Pruitt's ordinance didn't get a vote because each of the six members of the council at the meeting refused to second his motion. The bathroom ordinance died, and Pruitt told reporters after the meeting that he has no plans to bring it back, despite his contention that Target, by making it clear that they will let customers use whichever bathroom shoppers feel is consistent with their gender identity, was "allow[ing] men unfettered access to women's restrooms."

The mayor's lack of support, made obvious by most the council, didn't stem from the desire to protect any transgendered or gender fluid individuals who might need to pee in Rockwall, but from a steadfast desire to uphold, above all else, the property rights of business owners.

"Government should stay out of private business affairs as much as possible," said council member Dennis Lewis, who initially believed he would support Pruitt's potty measure. "If Target wants to have this policy, I've got the choice of not shopping at Target."
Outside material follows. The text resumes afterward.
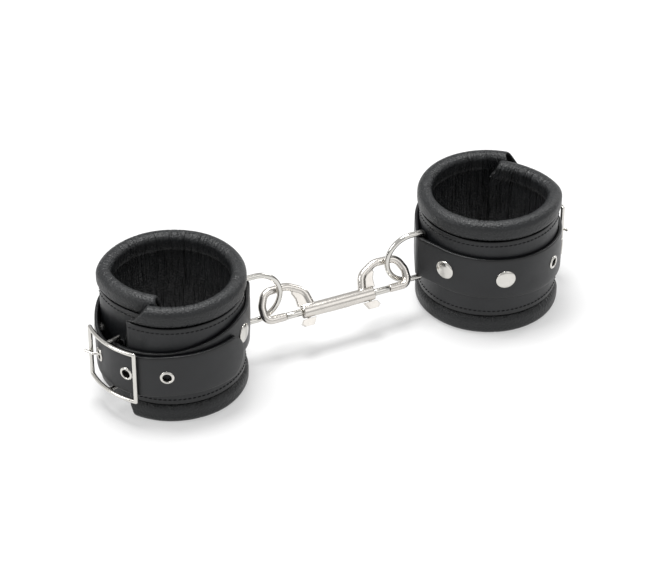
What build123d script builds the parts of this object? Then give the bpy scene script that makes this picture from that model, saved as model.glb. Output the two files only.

Lewis' colleague, David White, stressed his libertarian bona fides when he explained that he didn't even support the sentiment of Pruitt's ordinance, much less its consequences. Common sense is enough to aid people in enforcing bathroom mores, he argued.
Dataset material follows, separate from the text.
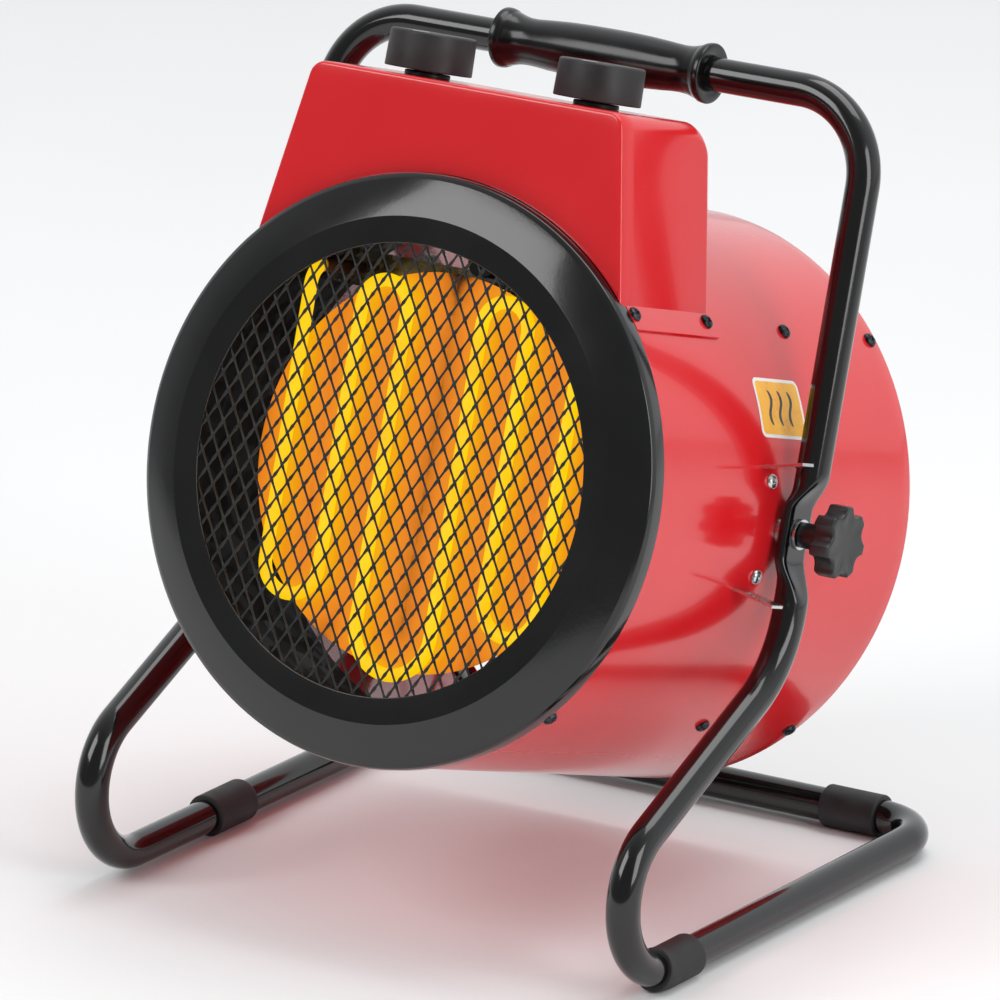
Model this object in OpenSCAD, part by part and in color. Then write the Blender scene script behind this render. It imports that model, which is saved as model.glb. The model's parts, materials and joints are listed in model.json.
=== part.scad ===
// Portable drum fan heater: a steel drum with a heating element and a fan,
// a control box on top, and a bent tube stand that the drum tilts in.

/* [Drum] */
// Outer diameter of the drum
drum_d = 305.4; // [240:0.1:400]
// Length of the drum along its axis
drum_len = 262; // [210:1:330]
// Thickness of the painted sheet steel
sheet = 1.2; // [0.8:0.1:1.6]
// Tilt of the drum at rest, front up, in degrees
body_tilt = 16.7; // [10:0.1:20]
// Angle of the lower drum screws below the side, in degrees
screw_down = 46; // [35:1:55]
// Distance of the end screws from the drum's edges
screw_edge = 9; // [7:0.5:14]
// Air gap between the liner and the drum
liner_gap = 13.5; // [8:0.5:20]

/* [Front ring] */
// Width of the flat band around the opening
band_w = 14; // [8:1:16]
// Width of the sloping part between the flat band and the drum's edge
cone_w = 21.7; // [15:0.1:30]
// Distance that the flat band stands in front of the drum's edge
ring_proud = 14.4; // [12:0.1:18]
// Width of one diamond of the front mesh
diamond_w = 10; // [8:0.1:14]
// Height of one diamond of the front mesh
diamond_h = 16.6; // [14:0.1:22]
// Width of a strand of the front mesh
strand_w = 1.2; // [0.8:0.1:1.6]

/* [Heating element] */
// Diameter of the element's tube
element_d = 7; // [6:0.1:9]
// Distance of the outer runs from the middle
run_outer = 84; // [76:1:88]
// Distance of the middle runs from the middle
run_middle = 51; // [45:1:58]
// Distance of the inner runs from the middle
run_inner = 23; // [18:1:28]
// Clearance between the liner and the element's ends
lead_gap = 9.7; // [6:0.1:20]
// Clearance between the liner and the outer lower turns
side_turn_gap = 24.6; // [10:0.1:35]
// Clearance between the liner and the middle lower turn
low_turn_gap = 31.2; // [10:0.1:40]

/* [Fan] */
// Clearance between the fan and the drum
fan_gap = 33.5; // [16:0.5:50]
// Number of fan blades
blades = 5; // [3:1:7]
// Pitch of the blades in degrees
blade_pitch = 28; // [20:1:32]
// Diameter of the fan motor
motor_d = 72; // [60:1:84]
// Length of the fan motor
motor_len = 56; // [45:1:66]
// Clearance between the motor and the rear guard
motor_gap = 28; // [8:1:34]

/* [Control box] */
// Half width of the box across its top
box_top_w = 95; // [85:1:105]
// Height of the box's top above the drum
box_rise = 48.3; // [40:0.1:60]
// Depth of the box from front to back
box_depth = 88; // [80:1:110]
// Width of the flanges that hold the box on the drum
flange_w = 12; // [9:0.5:16]
// Slope of the box's sides in degrees
box_slope = 10.5; // [5:0.5:14]
// Radius of the front view's top corners
box_corner = 9; // [5:0.5:14]
// Radius of the top rear edge
box_rear_round = 15; // [6:0.5:18]
// Distance of each control knob from the middle
knob_x = 52; // [48:1:60]
// Diameter of a control knob
knob_d = 46; // [36:1:50]
// Height of a control knob
knob_h = 19; // [15:0.5:22]

/* [Stand] */
// Outer diameter of the stand's tube
tube_d = 18; // [15:0.5:21]
// Wall of the stand's tube
tube_wall = 1.5; // [1:0.1:2]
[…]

"I believe in as limited as government as humanly possible. I believe that when the government gets involved in where you pee or poop that's goddanged ridiculous," White said. "If my brother-in-law saw a man walk in the women's restroom he would say 'What the hell are you doing going in there?'"
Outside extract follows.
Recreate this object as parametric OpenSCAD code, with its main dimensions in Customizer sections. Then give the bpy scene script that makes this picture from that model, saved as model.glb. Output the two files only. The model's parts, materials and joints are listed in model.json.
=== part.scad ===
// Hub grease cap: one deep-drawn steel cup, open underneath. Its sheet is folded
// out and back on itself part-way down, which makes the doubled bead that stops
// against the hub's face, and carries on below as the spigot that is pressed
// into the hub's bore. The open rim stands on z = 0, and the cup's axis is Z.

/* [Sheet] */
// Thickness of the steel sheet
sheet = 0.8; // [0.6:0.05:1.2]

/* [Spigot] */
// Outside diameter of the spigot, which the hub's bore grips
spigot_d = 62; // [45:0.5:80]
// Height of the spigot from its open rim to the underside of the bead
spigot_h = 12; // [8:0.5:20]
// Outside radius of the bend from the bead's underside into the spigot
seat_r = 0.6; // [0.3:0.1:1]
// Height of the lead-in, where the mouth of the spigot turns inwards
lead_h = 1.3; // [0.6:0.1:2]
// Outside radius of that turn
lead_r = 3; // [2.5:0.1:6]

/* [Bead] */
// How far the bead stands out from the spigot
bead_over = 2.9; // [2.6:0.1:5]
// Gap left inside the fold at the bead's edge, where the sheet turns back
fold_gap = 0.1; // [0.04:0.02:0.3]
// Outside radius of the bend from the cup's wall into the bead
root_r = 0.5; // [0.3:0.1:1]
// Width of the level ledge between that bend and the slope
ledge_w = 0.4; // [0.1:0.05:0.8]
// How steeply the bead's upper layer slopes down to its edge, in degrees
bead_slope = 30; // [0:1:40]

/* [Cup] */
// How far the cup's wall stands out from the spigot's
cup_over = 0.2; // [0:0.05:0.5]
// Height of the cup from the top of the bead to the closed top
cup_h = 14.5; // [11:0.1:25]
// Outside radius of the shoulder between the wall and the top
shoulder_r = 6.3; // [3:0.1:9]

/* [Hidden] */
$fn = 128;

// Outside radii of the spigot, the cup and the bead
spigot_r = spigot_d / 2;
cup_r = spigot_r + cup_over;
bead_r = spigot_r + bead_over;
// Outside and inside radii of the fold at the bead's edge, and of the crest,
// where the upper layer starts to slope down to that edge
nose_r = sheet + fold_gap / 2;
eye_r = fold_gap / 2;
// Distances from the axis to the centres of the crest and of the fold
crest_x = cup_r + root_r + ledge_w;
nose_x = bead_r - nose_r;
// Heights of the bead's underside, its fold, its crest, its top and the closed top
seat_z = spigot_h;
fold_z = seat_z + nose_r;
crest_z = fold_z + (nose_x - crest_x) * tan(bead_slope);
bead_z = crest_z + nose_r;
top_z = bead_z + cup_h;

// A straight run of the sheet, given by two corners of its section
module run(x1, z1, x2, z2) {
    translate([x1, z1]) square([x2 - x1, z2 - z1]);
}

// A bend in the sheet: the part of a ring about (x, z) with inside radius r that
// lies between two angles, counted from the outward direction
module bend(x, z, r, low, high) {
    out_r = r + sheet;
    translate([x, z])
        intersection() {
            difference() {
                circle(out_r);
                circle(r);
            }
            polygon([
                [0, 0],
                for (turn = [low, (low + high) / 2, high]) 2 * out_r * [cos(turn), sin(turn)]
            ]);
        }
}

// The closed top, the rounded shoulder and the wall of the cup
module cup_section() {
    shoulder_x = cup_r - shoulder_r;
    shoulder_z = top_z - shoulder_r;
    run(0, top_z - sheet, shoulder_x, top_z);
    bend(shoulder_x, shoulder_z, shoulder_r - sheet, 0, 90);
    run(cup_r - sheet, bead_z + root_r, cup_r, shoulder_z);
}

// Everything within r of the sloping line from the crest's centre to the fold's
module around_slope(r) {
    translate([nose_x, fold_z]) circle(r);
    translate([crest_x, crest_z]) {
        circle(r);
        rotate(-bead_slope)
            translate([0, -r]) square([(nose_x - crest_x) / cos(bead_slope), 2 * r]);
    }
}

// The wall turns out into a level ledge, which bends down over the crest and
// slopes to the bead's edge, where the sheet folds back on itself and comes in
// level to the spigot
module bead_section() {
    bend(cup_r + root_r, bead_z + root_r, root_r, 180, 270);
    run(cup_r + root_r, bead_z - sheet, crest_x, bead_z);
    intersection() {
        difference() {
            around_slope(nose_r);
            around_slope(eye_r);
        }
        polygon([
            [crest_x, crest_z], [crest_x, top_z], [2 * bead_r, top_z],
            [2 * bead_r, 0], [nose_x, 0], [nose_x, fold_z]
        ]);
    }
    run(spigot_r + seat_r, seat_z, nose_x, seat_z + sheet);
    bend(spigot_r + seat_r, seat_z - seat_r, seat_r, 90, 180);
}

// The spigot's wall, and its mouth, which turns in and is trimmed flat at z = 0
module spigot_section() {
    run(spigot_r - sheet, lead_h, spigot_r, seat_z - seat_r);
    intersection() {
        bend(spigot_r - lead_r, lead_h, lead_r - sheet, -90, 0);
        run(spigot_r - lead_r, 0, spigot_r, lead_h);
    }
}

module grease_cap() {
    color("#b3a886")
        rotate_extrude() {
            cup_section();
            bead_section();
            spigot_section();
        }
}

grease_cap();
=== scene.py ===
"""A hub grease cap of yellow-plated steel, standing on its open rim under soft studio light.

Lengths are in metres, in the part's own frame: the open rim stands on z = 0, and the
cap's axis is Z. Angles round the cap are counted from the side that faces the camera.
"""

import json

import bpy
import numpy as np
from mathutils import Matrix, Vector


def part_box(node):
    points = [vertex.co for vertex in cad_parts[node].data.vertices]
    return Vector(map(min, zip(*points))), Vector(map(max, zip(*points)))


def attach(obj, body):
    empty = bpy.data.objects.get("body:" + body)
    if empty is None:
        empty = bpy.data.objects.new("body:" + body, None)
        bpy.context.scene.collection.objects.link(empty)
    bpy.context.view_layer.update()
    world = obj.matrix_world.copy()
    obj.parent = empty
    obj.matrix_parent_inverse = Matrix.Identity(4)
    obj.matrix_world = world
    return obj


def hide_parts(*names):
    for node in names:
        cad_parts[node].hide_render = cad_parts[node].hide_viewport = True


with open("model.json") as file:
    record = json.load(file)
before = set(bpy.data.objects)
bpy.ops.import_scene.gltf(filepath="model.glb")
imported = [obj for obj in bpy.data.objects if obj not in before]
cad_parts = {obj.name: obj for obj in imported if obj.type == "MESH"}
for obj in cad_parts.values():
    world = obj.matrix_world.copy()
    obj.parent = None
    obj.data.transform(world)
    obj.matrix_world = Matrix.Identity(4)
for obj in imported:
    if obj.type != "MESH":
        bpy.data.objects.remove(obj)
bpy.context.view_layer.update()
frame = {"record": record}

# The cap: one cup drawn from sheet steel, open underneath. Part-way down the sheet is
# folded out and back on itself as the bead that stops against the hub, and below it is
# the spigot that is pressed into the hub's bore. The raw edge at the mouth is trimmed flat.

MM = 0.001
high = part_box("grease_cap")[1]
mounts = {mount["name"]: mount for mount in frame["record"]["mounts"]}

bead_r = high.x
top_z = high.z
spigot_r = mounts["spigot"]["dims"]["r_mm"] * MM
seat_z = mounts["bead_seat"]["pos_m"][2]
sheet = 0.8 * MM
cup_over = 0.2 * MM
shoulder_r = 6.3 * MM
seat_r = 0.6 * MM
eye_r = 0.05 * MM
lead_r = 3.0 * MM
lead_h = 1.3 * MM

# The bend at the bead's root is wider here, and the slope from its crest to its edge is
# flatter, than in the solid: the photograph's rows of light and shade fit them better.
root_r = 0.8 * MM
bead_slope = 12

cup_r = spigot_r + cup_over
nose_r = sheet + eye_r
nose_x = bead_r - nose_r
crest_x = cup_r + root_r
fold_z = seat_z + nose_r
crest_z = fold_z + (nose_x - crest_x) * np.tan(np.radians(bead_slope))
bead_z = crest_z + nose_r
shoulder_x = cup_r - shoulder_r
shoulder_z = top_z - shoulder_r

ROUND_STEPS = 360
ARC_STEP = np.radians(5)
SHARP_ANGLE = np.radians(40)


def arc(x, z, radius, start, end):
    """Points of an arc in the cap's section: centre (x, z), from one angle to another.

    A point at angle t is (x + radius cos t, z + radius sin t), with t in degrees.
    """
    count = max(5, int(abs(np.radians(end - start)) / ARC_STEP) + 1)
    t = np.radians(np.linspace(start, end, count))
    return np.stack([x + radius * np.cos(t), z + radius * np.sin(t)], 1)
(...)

"He would and then he would probably whup their ass if they were in there and he thought they shouldn't be," Pruitt responded, before adding that his ordinance would prevent those kind of potential assaults.

Rockwall's debate is a good object lesson in the battle over where people pee that is sure to take place in next year's legislative session. State Representative Matt Shaheen, who fought valiantly against Plano's equal rights ordinance, announced last week that he would be filing a statewide bathroom bill in 2017.

"If Target wants to close all their stores in the state of Texas, I will go over and help them pack and help them leave," Shaheen told the Texas Tribune. "I will die on this issue politically. I am going to bat for my wife and my daughters."

Given the hammerlock Texas Republicans have on both chambers of the Legislature and Lieutenant Governor Dan Patrick's passion for dictating were people pee — as well as the national heat around the issue, which tends to draw Patrick and Governor Greg Abbott like moths to a flame — Shaheen's bill is likely to get a little more run than a similar measure filed by Debbie Riddle in 2015. It will be up to the Legislature's libertarians — and those who give a flip about the state's business interests — to stop it.